Only the number is wanted: how many lines of these entries contain the word "Blender"?
-- begin RECORDS FOR THIS EXERCISE --
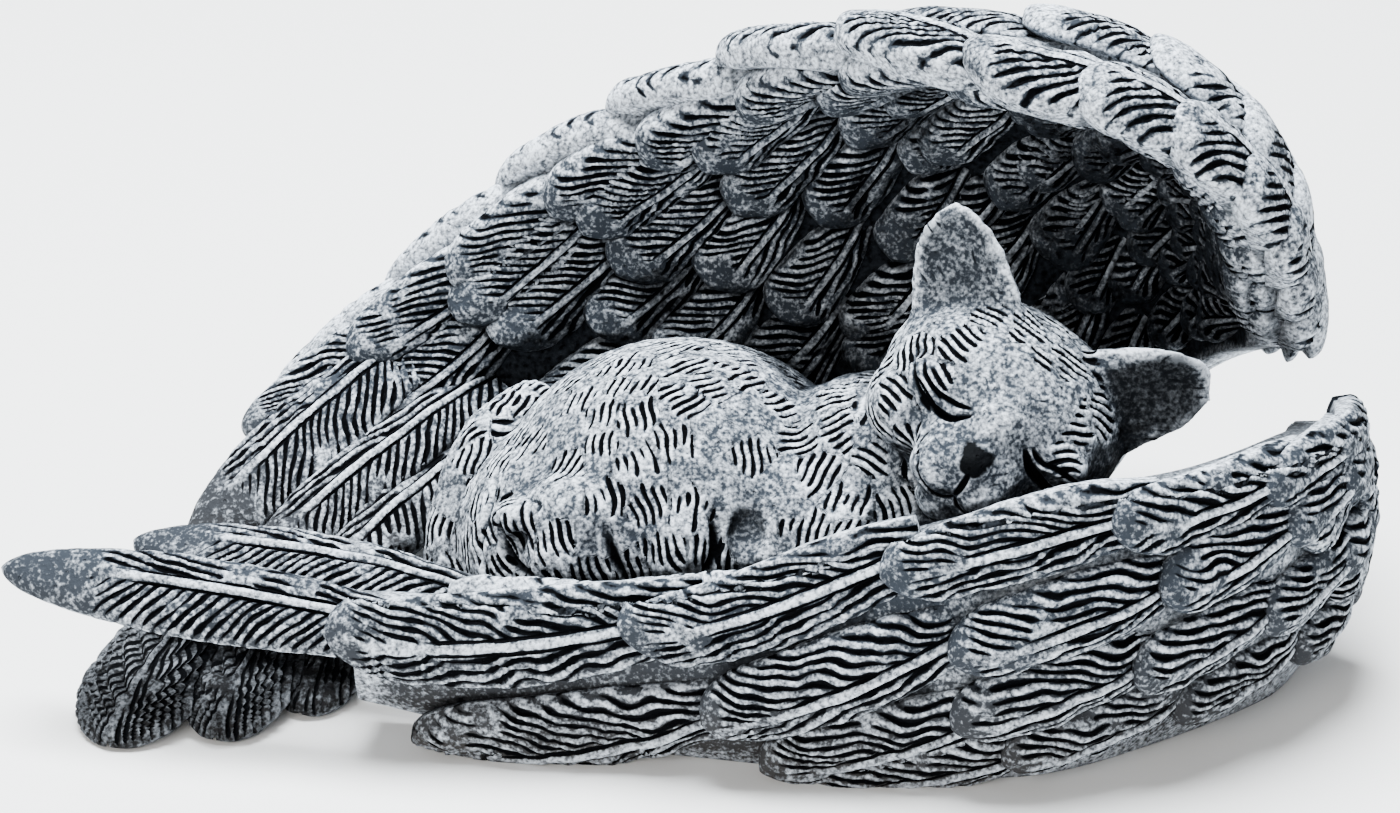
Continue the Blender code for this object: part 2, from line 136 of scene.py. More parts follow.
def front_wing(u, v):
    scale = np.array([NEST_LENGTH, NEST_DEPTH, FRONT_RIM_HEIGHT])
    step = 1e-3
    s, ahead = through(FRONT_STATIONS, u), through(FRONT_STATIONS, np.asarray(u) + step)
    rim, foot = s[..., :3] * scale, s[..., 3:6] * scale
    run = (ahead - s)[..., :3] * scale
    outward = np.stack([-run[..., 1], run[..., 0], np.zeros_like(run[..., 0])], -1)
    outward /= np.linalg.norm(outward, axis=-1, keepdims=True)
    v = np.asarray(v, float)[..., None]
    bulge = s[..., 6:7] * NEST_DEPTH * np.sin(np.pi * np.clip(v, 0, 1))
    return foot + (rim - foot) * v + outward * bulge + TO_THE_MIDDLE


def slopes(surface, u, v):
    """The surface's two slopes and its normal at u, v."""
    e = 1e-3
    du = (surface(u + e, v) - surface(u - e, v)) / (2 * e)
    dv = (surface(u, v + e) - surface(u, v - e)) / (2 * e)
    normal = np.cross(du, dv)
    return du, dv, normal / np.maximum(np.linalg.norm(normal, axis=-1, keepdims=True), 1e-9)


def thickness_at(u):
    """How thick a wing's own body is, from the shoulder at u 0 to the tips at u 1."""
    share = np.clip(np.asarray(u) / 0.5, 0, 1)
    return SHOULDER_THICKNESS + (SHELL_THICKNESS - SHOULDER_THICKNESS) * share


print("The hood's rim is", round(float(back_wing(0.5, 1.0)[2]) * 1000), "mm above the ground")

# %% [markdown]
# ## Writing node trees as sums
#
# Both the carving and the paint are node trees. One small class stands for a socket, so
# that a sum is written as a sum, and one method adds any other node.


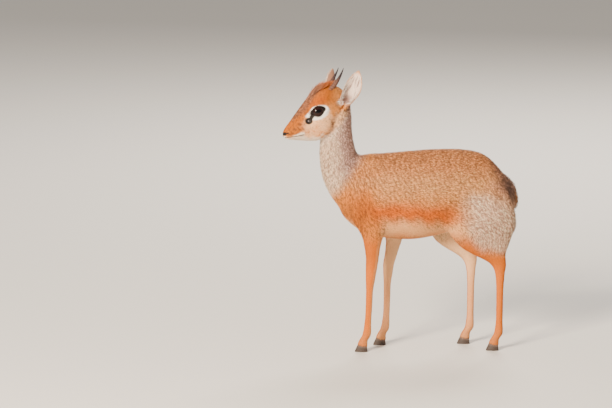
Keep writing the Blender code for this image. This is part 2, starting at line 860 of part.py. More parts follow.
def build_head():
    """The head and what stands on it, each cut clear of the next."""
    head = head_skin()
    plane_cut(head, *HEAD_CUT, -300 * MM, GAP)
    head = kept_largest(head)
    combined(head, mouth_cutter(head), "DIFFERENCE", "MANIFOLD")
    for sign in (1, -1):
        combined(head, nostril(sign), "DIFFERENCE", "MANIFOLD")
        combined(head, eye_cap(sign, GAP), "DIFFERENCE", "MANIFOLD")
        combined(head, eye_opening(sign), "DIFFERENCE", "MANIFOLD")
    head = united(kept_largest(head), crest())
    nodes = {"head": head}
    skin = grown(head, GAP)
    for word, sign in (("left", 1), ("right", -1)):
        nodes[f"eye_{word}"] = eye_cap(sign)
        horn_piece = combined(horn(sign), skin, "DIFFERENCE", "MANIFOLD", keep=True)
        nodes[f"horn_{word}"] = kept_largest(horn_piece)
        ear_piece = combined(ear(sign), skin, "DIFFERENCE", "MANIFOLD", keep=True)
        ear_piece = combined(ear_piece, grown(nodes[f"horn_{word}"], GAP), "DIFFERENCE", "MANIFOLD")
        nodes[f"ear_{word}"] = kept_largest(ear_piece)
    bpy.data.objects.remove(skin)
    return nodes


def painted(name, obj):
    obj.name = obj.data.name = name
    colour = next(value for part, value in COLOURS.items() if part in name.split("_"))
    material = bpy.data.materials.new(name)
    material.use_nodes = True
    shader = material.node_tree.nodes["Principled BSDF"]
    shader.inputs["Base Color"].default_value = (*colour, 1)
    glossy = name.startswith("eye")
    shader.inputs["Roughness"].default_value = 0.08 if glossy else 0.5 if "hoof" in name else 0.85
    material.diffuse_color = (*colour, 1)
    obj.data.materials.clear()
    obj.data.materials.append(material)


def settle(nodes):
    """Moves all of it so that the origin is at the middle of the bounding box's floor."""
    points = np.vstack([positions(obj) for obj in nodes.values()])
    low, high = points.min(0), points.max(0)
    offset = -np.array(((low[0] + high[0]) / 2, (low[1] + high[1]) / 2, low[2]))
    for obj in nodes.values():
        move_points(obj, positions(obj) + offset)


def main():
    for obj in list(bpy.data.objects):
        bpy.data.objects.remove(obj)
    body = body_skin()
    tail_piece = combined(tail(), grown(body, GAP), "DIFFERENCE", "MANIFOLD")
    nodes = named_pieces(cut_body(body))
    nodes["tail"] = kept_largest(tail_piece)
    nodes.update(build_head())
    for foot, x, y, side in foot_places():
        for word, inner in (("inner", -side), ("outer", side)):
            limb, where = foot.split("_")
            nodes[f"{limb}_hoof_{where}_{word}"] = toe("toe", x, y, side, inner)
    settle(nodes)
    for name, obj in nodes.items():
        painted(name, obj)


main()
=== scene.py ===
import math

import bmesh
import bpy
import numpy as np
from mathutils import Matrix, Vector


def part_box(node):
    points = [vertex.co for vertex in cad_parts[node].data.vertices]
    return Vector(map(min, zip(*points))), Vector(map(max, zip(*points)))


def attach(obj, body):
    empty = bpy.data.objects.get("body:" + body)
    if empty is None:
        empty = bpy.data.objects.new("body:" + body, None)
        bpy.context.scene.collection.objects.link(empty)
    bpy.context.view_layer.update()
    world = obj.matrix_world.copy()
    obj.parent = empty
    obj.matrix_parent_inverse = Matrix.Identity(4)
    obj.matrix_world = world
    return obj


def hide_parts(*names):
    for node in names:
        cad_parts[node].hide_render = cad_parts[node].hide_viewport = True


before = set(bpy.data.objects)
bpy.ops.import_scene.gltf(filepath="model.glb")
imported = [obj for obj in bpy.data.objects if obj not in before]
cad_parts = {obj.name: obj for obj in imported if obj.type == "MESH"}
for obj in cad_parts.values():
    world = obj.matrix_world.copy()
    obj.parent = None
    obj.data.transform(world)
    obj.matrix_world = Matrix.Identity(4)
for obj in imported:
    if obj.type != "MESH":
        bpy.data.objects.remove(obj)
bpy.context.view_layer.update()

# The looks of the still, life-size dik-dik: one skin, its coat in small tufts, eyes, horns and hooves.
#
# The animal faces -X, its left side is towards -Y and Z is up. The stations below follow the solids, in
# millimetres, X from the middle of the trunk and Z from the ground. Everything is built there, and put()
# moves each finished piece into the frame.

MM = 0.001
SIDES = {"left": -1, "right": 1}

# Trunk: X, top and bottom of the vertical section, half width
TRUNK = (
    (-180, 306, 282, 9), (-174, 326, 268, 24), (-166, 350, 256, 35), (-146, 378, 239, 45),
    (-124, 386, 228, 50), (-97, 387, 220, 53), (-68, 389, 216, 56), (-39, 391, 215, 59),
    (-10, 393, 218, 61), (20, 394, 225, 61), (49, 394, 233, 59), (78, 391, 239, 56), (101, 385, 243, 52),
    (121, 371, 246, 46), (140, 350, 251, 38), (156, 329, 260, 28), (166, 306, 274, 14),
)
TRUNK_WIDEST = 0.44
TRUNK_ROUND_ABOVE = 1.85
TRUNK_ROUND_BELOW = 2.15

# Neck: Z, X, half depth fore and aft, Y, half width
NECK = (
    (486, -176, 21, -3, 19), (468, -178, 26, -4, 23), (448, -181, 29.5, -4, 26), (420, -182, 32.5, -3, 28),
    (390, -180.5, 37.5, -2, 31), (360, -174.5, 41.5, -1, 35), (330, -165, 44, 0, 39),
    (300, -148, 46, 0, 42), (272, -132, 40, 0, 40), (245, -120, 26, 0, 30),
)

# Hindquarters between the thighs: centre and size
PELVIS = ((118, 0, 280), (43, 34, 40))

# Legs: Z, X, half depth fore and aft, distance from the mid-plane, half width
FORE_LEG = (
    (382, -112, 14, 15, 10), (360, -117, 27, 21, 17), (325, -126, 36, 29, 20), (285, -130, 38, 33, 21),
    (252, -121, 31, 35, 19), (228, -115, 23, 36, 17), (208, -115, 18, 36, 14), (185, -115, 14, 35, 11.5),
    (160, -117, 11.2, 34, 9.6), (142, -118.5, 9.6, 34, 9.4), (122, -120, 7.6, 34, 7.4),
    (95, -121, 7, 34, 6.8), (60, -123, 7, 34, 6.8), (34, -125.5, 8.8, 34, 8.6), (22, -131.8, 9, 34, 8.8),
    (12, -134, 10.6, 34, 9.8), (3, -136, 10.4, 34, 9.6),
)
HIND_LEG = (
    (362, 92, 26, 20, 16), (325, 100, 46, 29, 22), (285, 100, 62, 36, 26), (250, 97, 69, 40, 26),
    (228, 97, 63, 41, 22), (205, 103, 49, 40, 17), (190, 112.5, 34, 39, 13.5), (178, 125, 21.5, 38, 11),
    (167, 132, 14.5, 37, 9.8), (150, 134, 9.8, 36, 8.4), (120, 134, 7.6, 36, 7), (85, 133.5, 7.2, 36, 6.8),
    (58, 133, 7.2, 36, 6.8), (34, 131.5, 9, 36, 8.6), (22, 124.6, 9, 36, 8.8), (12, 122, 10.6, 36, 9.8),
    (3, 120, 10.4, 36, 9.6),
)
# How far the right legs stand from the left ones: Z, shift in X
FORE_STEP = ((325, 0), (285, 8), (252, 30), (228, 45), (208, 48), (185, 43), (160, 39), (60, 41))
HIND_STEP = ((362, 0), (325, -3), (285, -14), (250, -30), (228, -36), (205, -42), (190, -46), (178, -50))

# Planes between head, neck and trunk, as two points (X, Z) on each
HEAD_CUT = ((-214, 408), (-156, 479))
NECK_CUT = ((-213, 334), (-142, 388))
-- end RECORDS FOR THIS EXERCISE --
▸ **FULL ANSWER**:
2